-- BEGIN Available records --

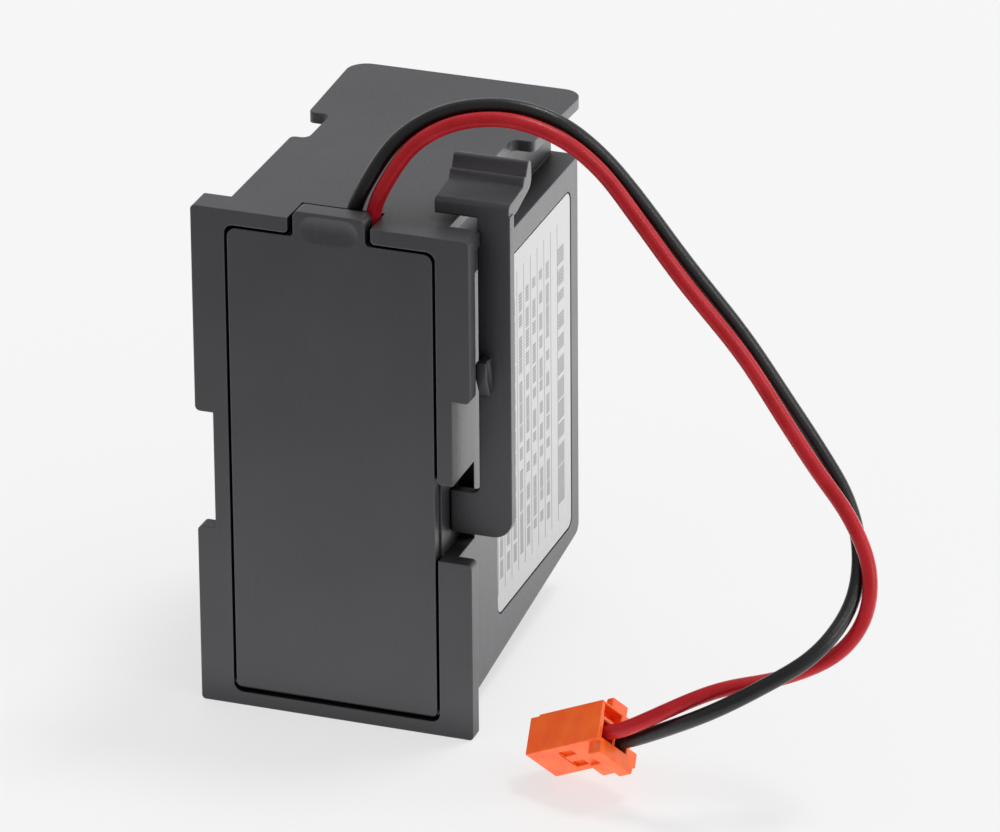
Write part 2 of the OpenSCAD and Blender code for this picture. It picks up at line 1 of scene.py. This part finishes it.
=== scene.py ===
"""Looks of the plug-in backup battery unit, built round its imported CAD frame."""

import json
import math

import bmesh
import bpy
from mathutils import Matrix, Vector


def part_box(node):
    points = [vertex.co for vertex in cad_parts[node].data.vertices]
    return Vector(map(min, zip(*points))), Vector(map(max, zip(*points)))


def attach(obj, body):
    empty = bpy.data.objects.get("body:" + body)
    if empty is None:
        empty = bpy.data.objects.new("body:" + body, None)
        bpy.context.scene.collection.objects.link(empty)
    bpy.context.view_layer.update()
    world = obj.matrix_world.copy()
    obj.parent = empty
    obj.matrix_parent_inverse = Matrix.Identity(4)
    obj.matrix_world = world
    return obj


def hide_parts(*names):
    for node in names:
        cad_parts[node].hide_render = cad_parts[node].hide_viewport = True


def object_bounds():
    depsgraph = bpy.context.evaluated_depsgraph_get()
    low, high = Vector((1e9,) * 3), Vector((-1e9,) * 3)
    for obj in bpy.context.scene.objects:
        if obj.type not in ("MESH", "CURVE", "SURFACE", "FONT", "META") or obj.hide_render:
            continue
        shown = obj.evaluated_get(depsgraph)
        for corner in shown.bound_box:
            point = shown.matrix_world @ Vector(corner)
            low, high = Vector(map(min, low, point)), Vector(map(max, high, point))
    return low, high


MM = 0.001
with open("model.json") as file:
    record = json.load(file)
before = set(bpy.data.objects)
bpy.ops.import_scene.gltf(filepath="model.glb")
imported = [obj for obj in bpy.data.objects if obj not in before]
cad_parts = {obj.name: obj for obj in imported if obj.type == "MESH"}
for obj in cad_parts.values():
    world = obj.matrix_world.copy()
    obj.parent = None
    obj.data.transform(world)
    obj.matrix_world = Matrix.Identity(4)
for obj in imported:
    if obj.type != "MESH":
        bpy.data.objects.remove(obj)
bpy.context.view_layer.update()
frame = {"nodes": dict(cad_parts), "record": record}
NODES = frame["nodes"]
BODY_OF = {node: body for body, nodes in frame["record"]["behaviour"]["bodies"].items() for node in nodes}
SLOT_OF = {part["node"]: part["material_slot"] for part in frame["record"]["subparts"]}

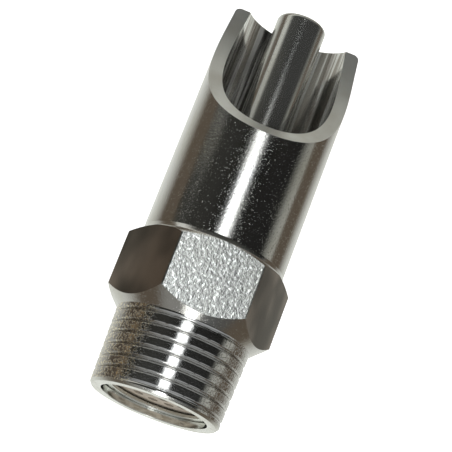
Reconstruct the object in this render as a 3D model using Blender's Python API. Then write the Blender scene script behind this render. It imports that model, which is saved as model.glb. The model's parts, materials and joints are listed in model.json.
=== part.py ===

-- END Available records --

* _Work to be completed_: Transcribe, word for word, every line from the one containing "Reconstruct the object" through the final line of the entries, and nothing else.

* _Response to the exercise_:
Reconstruct the object in this render as a 3D model using Blender's Python API. Then write the Blender scene script behind this render. It imports that model, which is saved as model.glb. The model's parts, materials and joints are listed in model.json.
=== part.py ===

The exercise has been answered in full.